Entre altruísmo e proveito próprio

Tudo isso levanta a questão sobre o que a Suíça espera da situação. A cooperação econômica tem sempre uma motivação altruísta, mas envolve também expectativas. Para ficar no exemplo da Ásia Central: no início dos anos 1990, a Suíça queria integrar as Instituições de Bretton Woods – para isso, acabou fundando, em 1992, o grupo apelidado de Helvetistan, ao qual países da Ásia Central aderiram. Até hoje, isso ajuda a Suíça a ter mais peso no Banco Mundial e no Fundo Monetário Internacional, por exemplo.

De acordo com Zbinden, não há, contudo, uma ligação direta entre essas questões. “A diplomacia em torno da água é parte de um pacote completo, que deve levar às boas relações”, diz ele. Para países pequenos como a Suíça, o debate e a diplomacia são um elemento central e essencial para formatar suas relações internacionais. 

Talibãs e o canal

Outro exemplo da região evidencia o que acontece quando vizinhos não conversam entre si. O governo talibã iniciou a construção do Canal de Qosh Tepa, pelo qual deveria desviar o curso do rio Amu Dária até o árido norte afegão, em um trajeto de 280 quilômetros.

O país deu início ao projeto de maneira autônoma, sem quaisquer acordos com os países vizinhos e sem financiamento do exterior. Isso gerou irritação nos vizinhos – e temores de que o talibã não seria capaz de implementar de maneira adequada um empreendimento tão complexo e delicado.

Ein Kanal mit Wasser und eine Baustelle daneben
Os talibãs já escavaram cerca de um terço do canal Qosh Tepa, um polêmico projeto na região.

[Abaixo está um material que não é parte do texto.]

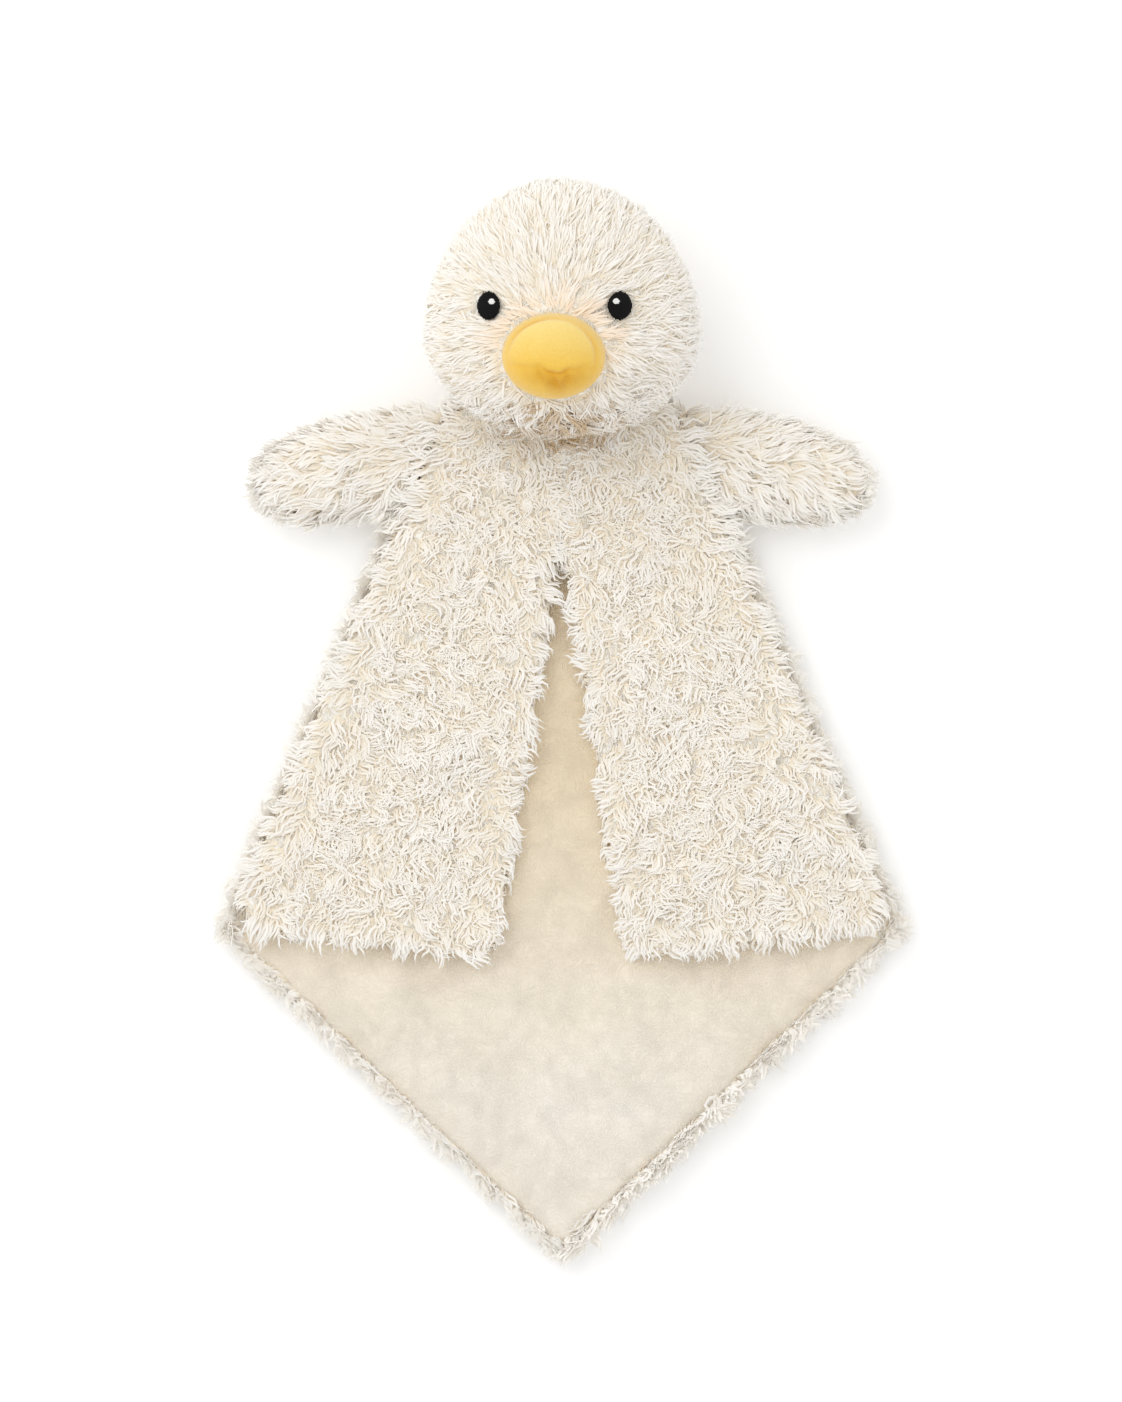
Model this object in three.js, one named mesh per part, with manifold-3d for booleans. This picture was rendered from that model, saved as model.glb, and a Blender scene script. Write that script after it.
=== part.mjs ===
// A plush duck comfort blanket that lies on its back: a stuffed head and two stuffed wings are sewn to a
// square fur cape with a smooth lining, whose side corners are folded to the front.
// Units are millimetres. +Z is up from the table, +Y runs from the cape towards the head, and the origin is
// on the table below the neck.

import * as THREE from 'three';
import { mergeVertices } from 'three/addons/utils/BufferGeometryUtils.js';
import Module from 'manifold-3d';

const wasm = await Module();
wasm.setup();

// Clearances: between two pieces that touch on the real toy, and between the head and the cape's cloths
const seam_gap = 0.3;
const neck_gap = 0.36;

// Cape cloths
const fur_pile = 7.4;
const lining_thickness = 1.15;
const fur_edge_round = 5.5;
const lining_edge_round = 0.4;
const lining_inset = 4;

// Cape plan, folded
const neck_half_width = 33;
const neck_rise = 12;
const shoulder_half_width = 43.5;
const shoulder_rise = 2;
const hem_corner_half_width = 115;
const hem_corner_drop = 166;
const hem_corner_radius = 12;
const point_drop = 277;
const point_radius = 9;
const back_fold_drop = 190;
const neck_corner_radius = 6;

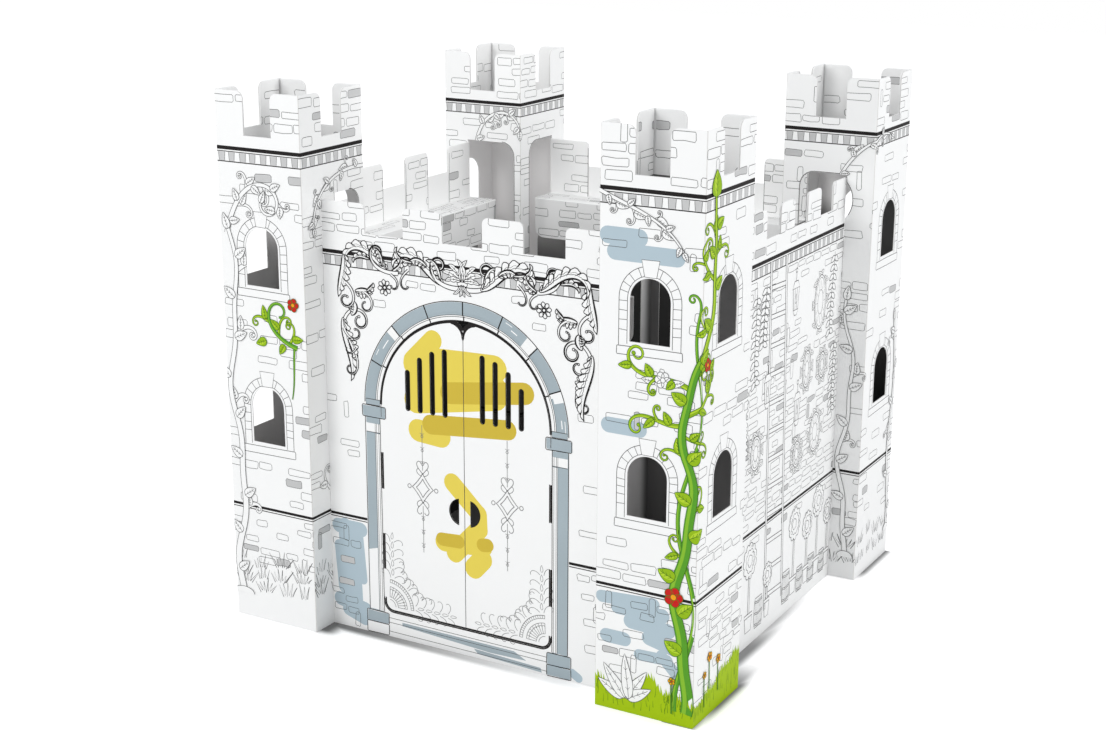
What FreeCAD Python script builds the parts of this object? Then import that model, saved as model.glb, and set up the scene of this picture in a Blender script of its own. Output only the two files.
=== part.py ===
"""Play castle of folded card: four corner towers and four walls with battlements.

Frame: +Z up, origin at the bottom centre, the gate faces -Y. Sizes in millimetres.
Each tower is one card sleeve. Each wall is one sheet: its battlements fold over to
the inside, run down as flaps, turn inward as a ledge and end in a hanging skirt.
"""
import FreeCAD, Part
import os
import Sketcher

doc = FreeCAD.newDocument("card_castle")
sheet = doc.addObject("Spreadsheet::Sheet", "Sizes")


class Size:
    """A number together with the spreadsheet expression it comes from."""

    def __init__(self, value, text):
        self.value = value
        self.text = text

    def __add__(self, other):
        other = as_size(other)
        return Size(self.value + other.value, f"({self.text} + {other.text})")

    def __sub__(self, other):
        other = as_size(other)
        return Size(self.value - other.value, f"({self.text} - {other.text})")

    def __mul__(self, factor):
        factor = as_size(factor)
        return Size(self.value * factor.value, f"({self.text} * {factor.text})")

    def __truediv__(self, factor):
        factor = as_size(factor)
        return Size(self.value / factor.value, f"({self.text} / {factor.text})")

    def __neg__(self):
        return Size(-self.value, f"(0 - {self.text})")


def as_size(number):
    if isinstance(number, Size):
        return number
    return Size(float(number), f"({number})")


rows = []


def size(name, number):
    """Writes one driving dimension into the sheet and returns it."""
    rows.append(name)
    sheet.set(f"A{len(rows)}", name)
    sheet.set(f"B{len(rows)}", str(number))
    sheet.setAlias(f"B{len(rows)}", name)
    return Size(float(number), f"Sizes.{name}")


# Card and folds
card = size("card_thickness", 2)
fold_gap = size("fold_gap", 0.6)
crease_radius = size("crease_radius", 2.6)
joint_gap = size("joint_gap", 0.3)

# Whole castle
overall_width = size("overall_width", 1140)
overall_depth = size("overall_depth", 1105)
tower_width = size("tower_width", 220)
tower_height = size("tower_height", 1185)
wall_height = size("wall_height", 962)
wall_inset = size("wall_inset", 66)

# Tower battlements, each folded over to the inside
tower_gap_width = size("tower_gap_width", 72)
tower_gap_depth = size("tower_gap_depth", 93)
tower_merlon_radius = size("tower_merlon_radius", 17)
tower_flap_length = size("tower_flap_length", 130)
flap_corner_gap = size("flap_corner_gap", 3)
glue_flap_width = size("glue_flap_width", 26)

# Tower windows
window_width = size("window_width", 86)
window_height = size("window_height", 127)
lower_sill = size("lower_sill", 421)
upper_sill_drop = size("upper_sill_drop", 413)

# Tower doorways, which take the ends of the walls and are set out from their tops
right_doorway_post = size("right_doorway_post", 20)
back_doorway_post = size("back_doorway_post", 43)
doorway_drop = size("doorway_drop", 357)
doorway_headroom = size("doorway_headroom", 5)
doorway_radius = size("doorway_radius", 34)
finger_radius = size("finger_radius", 61)
finger_depth = size("finger_depth", 16)
finger_drop = size("finger_drop", 53)

# Wall battlements, ledge, skirt and lugs, set out from the top of the wall
wall_gap_depth = size("wall_gap_depth", 63)
wall_merlon_radius = size("wall_merlon_radius", 13)
front_gap_width = size("front_gap_width", 96)
left_gap_width = size("left_gap_width", 95)
right_gap_width = size("right_gap_width", 74)
ledge_drop = size("ledge_drop", 140)
ledge_depth = size("ledge_depth", 82)
skirt_length = size("skirt_length", 100)
skirt_radius = size("skirt_radius", 24)
lug_length = size("lug_length", 40)
lug_bottom_drop = size("lug_bottom_drop", 342)
lug_top_drop = size("lug_top_drop", 246)
lug_radius = size("lug_radius", 20)

# Gate
door_radius = size("door_radius", 208.5)
door_spring = size("door_spring", 533)
door_bottom = size("door_bottom", 61)
door_corner_radius = size("door_corner_radius", 22)
cut_width = size("cut_width", 1.6)
arch_cut_end = size("arch_cut_end", 505)
notch_half_width = size("notch_half_width", 24)
notch_depth = size("notch_depth", 27)
upper_hinge_bottom = size("upper_hinge_bottom", 344)
lower_hinge_bottom = size("lower_hinge_bottom", 159)
hinge_slit_length = size("hinge_slit_length", 81)
corner_cut_top = size("corner_cut_top", 88)
bar_width = size("bar_width", 10)
bar_bottom = size("bar_bottom", 530)
bar_offset = size("bar_offset", 46)
bar_spacing = size("bar_spacing", 31)
bar_length_1 = size("bar_length_1", 145)
bar_length_2 = size("bar_length_2", 136)
bar_length_3 = size("bar_length_3", 119)
bar_length_4 = size("bar_length_4", 88)
handle_offset = size("handle_offset", 14)
handle_length = size("handle_length", 57)
handle_depth = size("handle_depth", 23.5)
handle_level = size("handle_level", 325.5)

doc.recompute()


def square_root_of(value, text):
    return Size(value ** 0.5, f"sqrt({text})")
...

Ajmal Shahab (YouTube)

Em função de sua posição geográfica, o Afeganistão deveria, na verdade, ter sido envolvido no debate sobre a água na Ásia Central. Mas como o governo talibã não é reconhecido internacionalmente, o país não está presente em nenhum grêmio no qual a Suíça esteja representada. Até o momento, o governo afegão vem fazendo alardes constantes frente aos protestos do exterior, embora busque ao mesmo tempo o reconhecimento internacional, a fim de tirar o país amargamente pobre do isolamento.

O governo afegão não pode, porém, agir de maneira completamente arbitrária, pois o Afeganistão obtém parte de sua energia elétrica do Uzbequistão e não tem interesse em qualquer ruptura duradoura das relações bilaterais. Sendo assim, uma delegação uzbeque viajou a Cabul no primeiro semestre deste ano, a fim de tratar da questão do canal. Ou seja, nenhum Estado consegue evitar a regulamentação de questões relacionadas aos recursos hídricos com seus vizinhos.